Ce n'est plus seulement l'innocence de l'enfance qui est en jeu, mais bien la vie d'une enfant sacrifiée pour la notoriété. La série dépeint cette enfance volée avec une justesse qui rend chaque épisode poignant. Et le fait que Kimmy finisse par être kidnappée vient souligner la tension de cette exploitation, tout en ouvrant la voie à une enquête policière. Mais attention, le thriller policier n'est pas ici le seul fil conducteur, et même s'il est bien exécuté, il tend parfois à détourner l'attention du véritable sujet de la série : la marchandisation de l'enfance. Le casting joue un rôle essentiel dans le réalisme et la profondeur du message porté par la série. Doria Tillier campe avec brio Mélanie, cette mère aussi fragile qu'impitoyable, fascinée par le pouvoir des réseaux sociaux. Derrière son image de mère attentionnée se cache en réalité une femme qui voit en sa fille une source de reconnaissance sociale et de revenu.
Cette ambivalence dans le personnage de Mélanie apporte une dimension complexe et saisissante à la série, en montrant que les responsables de ce phénomène ne sont pas toujours des caricatures de " parents toxiques ", mais des individus aspirant eux aussi à l'acceptation et à la validation. Les autres personnages, qu'il s'agisse des enquêteurs ou des protagonistes secondaires, apportent chacun un éclairage unique sur cette réalité. Leurs interactions tissent une toile de réflexions et de dilemmes moraux, rendant la série encore plus captivante. Les inspecteurs, interprétés par Géraldine Nakache et Oussama Kheddam, sont eux-mêmes pris dans une sorte de paradoxe : ils doivent résoudre un crime tout en étant confrontés à un malaise éthique. Plus qu'un simple thriller, Les Enfants sont Rois invite à une réflexion profonde sur les réseaux sociaux et leur capacité à façonner nos vies. La série montre comment des enfants, qui devraient être protégés, sont transformés en objets de divertissement pour des millions de spectateurs anonymes.
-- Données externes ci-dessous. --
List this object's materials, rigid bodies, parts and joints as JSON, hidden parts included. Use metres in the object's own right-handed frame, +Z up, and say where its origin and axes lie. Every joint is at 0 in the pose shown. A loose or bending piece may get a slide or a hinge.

Cette idée est d'autant plus glaçante qu'elle nous ramène à notre propre rôle de spectateurs et à l'influence que nous avons sur les tendances de la société numérique. Le parallèle avec des œuvres comme The Truman Show est flagrant : Kimmy vit dans une sorte de " télé-réalité " qui n'a pour seul public que les spectateurs en ligne. Son quotidien est aménagé par sa mère pour répondre aux attentes d'une audience en quête de contenu sensationnel. La série pousse ainsi à une prise de conscience sur l'effet des réseaux sociaux, non seulement sur ceux qui se produisent devant la caméra, mais aussi sur ceux qui consomment ce contenu. L'intrigue policière, bien que solide, peut parfois être un peu trop conventionnelle, et certains éléments classiques du genre policier viennent diluer le message principal. Cela dit, l'enquête permet de tenir le spectateur en haleine jusqu'à la fin, où le dénouement dramatique soulève des questions sur la limite de cette fascination pour la célébrité. Même si cette conclusion peut sembler un peu abrupte, elle met en lumière le poids des conséquences.
Les scènes où Kimmy participe à des défis absurdes ou des jeux ridicules - souvent imposés par les tendances sur Internet - ajoutent une dimension réaliste et profondément perturbante. Elles montrent à quel point la quête de vues et de " likes " peut amener à normaliser des comportements inappropriés, et à forcer des enfants à agir pour plaire aux spectateurs virtuels. C'est ce regard sans concession sur la société qui donne à la série sa force et son authenticité. Les Enfants sont Rois est bien plus qu'une série à suspense ; elle est une véritable dénonciation de cette " industrie de l'enfance " qui se développe sur Internet. En un format court de six épisodes, la série réussit à dévoiler les rouages d'un système où les parents deviennent les agents de leurs enfants, cherchant à monétiser chaque moment de leur vie pour un public avide de contenu. Le choix de condenser cette intrigue en six épisodes est judicieux. Il permet de garder le spectateur concentré, sans s'éparpiller dans des arcs secondaires ou des digressions inutiles.
Cette concision renforce d'ailleurs le propos central, en évitant tout " remplissage " souvent présent dans les formats plus longs. Cependant, on pourrait regretter un certain manque de nuances dans la dénonciation, car tous les personnages semblent être pris dans un engrenage sans échappatoire. Les Enfants sont Rois offre une plongée dérangeante et fascinante dans l'univers des enfants stars des réseaux sociaux. La série réussit le pari de provoquer la réflexion en dénonçant la banalisation de l'exploitation des enfants pour le profit et la notoriété. À une époque où la ligne entre la vie privée et l'exposition publique est de plus en plus floue, cette mini-série rappelle que le bien-être des enfants devrait primer sur tout le reste. Avec un casting brillant, une intrigue captivante et un message percutant, cette série mérite d'être vue et discutée. Elle laisse le spectateur face à une question fondamentale : dans un monde où tout se partage et se consomme, jusqu'où sommes-nous prêts à aller pour un peu de visibilité ?
Note : 7/10. En bref, si l'intrigue policière est ultra conventionnelle et finie un peu trop comme un cheveu sur la soupe, la critique sociale sur les enfants influenceurs fonctionne très bien et le casting est au petits oignons.